What the task asks -> Restate the whole listing exactly.

┄┄┄┄┄┄

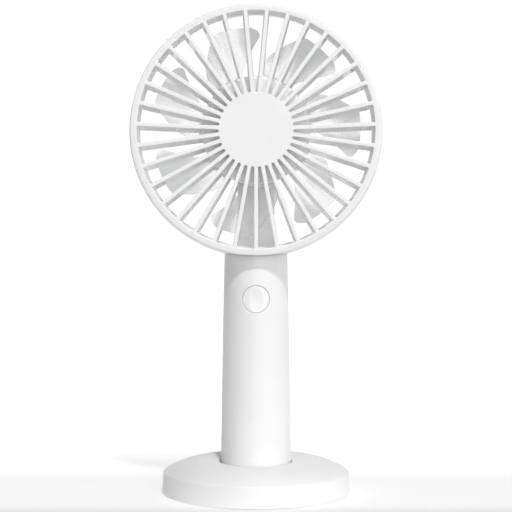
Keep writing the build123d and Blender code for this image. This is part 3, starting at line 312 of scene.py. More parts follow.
# Lump sizes of the noises, in millimetres
FLOW_MM = 14.0
SPECK_MM = 0.6
GRAIN_MM = 0.22
GLOSS_MM = 3.5
SINK_MM = 22.0
WEAR_PATCH_MM = 2.5
METAL_WEAR_PATCH_MM = 0.8
STREAK_BEND_MM = 30.0
BLADE_WAVE_MM = 12.0
BLADE_GRAIN_MM = 0.3
BLADE_GLOSS_MM = 4.0
CLOUD_MM = 2.5
TARNISH_MM = 1.2
TOOL_MARK_MM = 0.15
PIT_MM = 0.8
RUBBER_GLOSS_MM = 2.0
RUBBER_WAVE_MM = 6.0
# Tints, as shares of a slot's colour
FLOW_TINTS = (0.985, 1.01)
SPECK_TINT = 0.96
SPECK_AMOUNT = 0.35
MOULDED_WEAR = (0.5, 1.05)
BLADE_TINTS = (0.96, 1.04)
BLADE_WEAR = (0.4, 1.08)
METAL_TINTS = (0.86, 1.06)
METAL_WEAR = (0.7, 1.25)
# Painted shade in the rubber's sunk pores and painted light on its raised cells
RUBBER_PORE_SHADE_AND_LIGHT = (0.75, 1.2)
# How far the roughness strays below and above its middle
MOULDED_ROUGH_SPAN = (-0.05, 0.06)
BLADE_ROUGH_SPAN = (-0.05, 0.07)
METAL_ROUGH_SPAN = (-0.08, 0.1)
RUBBER_ROUGH_SPAN = (-0.08, 0.08)
# Bumps as depth in millimetres and strength
SINK_BUMP = (0.05, 0.25)
GRAIN_STRENGTH = 0.35
BLADE_WAVE_BUMP = (0.12, 0.3)
BLADE_GRAIN_BUMP = (0.008, 0.25)
TOOL_MARK_BUMP = (0.01, 0.4)
PIT_DEPTH_MM = 0.05
PIT_STRENGTH = 0.1
PORE_BUMP = (0.06, 0.5)
RUBBER_WAVE_BUMP = (0.1, 0.2)
# Where a noise's usual values, and a mesh edge's pointiness, begin and end
NOISE_RANGE = (0.3, 0.7)
SPECK_RANGE = (0.5, 0.75)
EDGE_POINTINESS = (0.505, 0.58)
LEAST_WEAR = 0.25
# Pale streaks of the milky blades
STREAKS_PER_RADIAN = 3.5
STREAK_BEND = 0.35
STREAK_RANGE = (0.46, 0.62)
STREAK_CLEARNESS = 0.9
ROOT_CLEARNESS = 0.7
ROOT_CLEAR_TO_R = 0.85 * BLADE_TIP_R
BLADE_START_W = 1.5
# Numbers of a mix node's colour sockets, whose names it shares with other kinds of socket
MIX_COLOURS = (6, 7)
MIX_RESULT = 2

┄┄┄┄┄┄

Solution to this problem ->
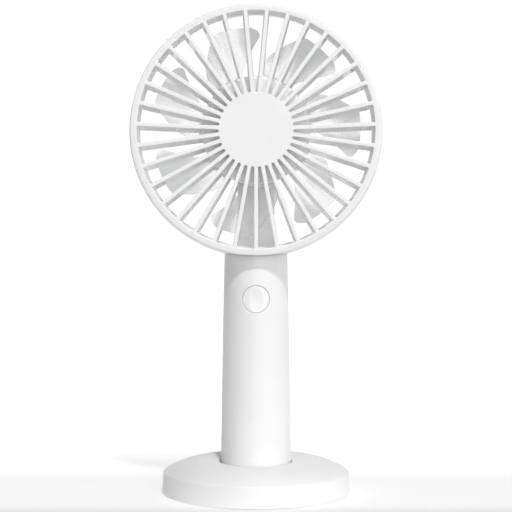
Keep writing the build123d and Blender code for this image. This is part 3, starting at line 312 of scene.py. More parts follow.
# Lump sizes of the noises, in millimetres
FLOW_MM = 14.0
SPECK_MM = 0.6
GRAIN_MM = 0.22
GLOSS_MM = 3.5
SINK_MM = 22.0
WEAR_PATCH_MM = 2.5
METAL_WEAR_PATCH_MM = 0.8
STREAK_BEND_MM = 30.0
BLADE_WAVE_MM = 12.0
BLADE_GRAIN_MM = 0.3
BLADE_GLOSS_MM = 4.0
CLOUD_MM = 2.5
TARNISH_MM = 1.2
TOOL_MARK_MM = 0.15
PIT_MM = 0.8
RUBBER_GLOSS_MM = 2.0
RUBBER_WAVE_MM = 6.0
# Tints, as shares of a slot's colour
FLOW_TINTS = (0.985, 1.01)
SPECK_TINT = 0.96
SPECK_AMOUNT = 0.35
MOULDED_WEAR = (0.5, 1.05)
BLADE_TINTS = (0.96, 1.04)
BLADE_WEAR = (0.4, 1.08)
METAL_TINTS = (0.86, 1.06)
METAL_WEAR = (0.7, 1.25)
# Painted shade in the rubber's sunk pores and painted light on its raised cells
RUBBER_PORE_SHADE_AND_LIGHT = (0.75, 1.2)
# How far the roughness strays below and above its middle
MOULDED_ROUGH_SPAN = (-0.05, 0.06)
BLADE_ROUGH_SPAN = (-0.05, 0.07)
METAL_ROUGH_SPAN = (-0.08, 0.1)
RUBBER_ROUGH_SPAN = (-0.08, 0.08)
# Bumps as depth in millimetres and strength
SINK_BUMP = (0.05, 0.25)
GRAIN_STRENGTH = 0.35
BLADE_WAVE_BUMP = (0.12, 0.3)
BLADE_GRAIN_BUMP = (0.008, 0.25)
TOOL_MARK_BUMP = (0.01, 0.4)
PIT_DEPTH_MM = 0.05
PIT_STRENGTH = 0.1
PORE_BUMP = (0.06, 0.5)
RUBBER_WAVE_BUMP = (0.1, 0.2)
# Where a noise's usual values, and a mesh edge's pointiness, begin and end
NOISE_RANGE = (0.3, 0.7)
SPECK_RANGE = (0.5, 0.75)
EDGE_POINTINESS = (0.505, 0.58)
LEAST_WEAR = 0.25
# Pale streaks of the milky blades
STREAKS_PER_RADIAN = 3.5
STREAK_BEND = 0.35
STREAK_RANGE = (0.46, 0.62)
STREAK_CLEARNESS = 0.9
ROOT_CLEARNESS = 0.7
ROOT_CLEAR_TO_R = 0.85 * BLADE_TIP_R
BLADE_START_W = 1.5
# Numbers of a mix node's colour sockets, whose names it shares with other kinds of socket
MIX_COLOURS = (6, 7)
MIX_RESULT = 2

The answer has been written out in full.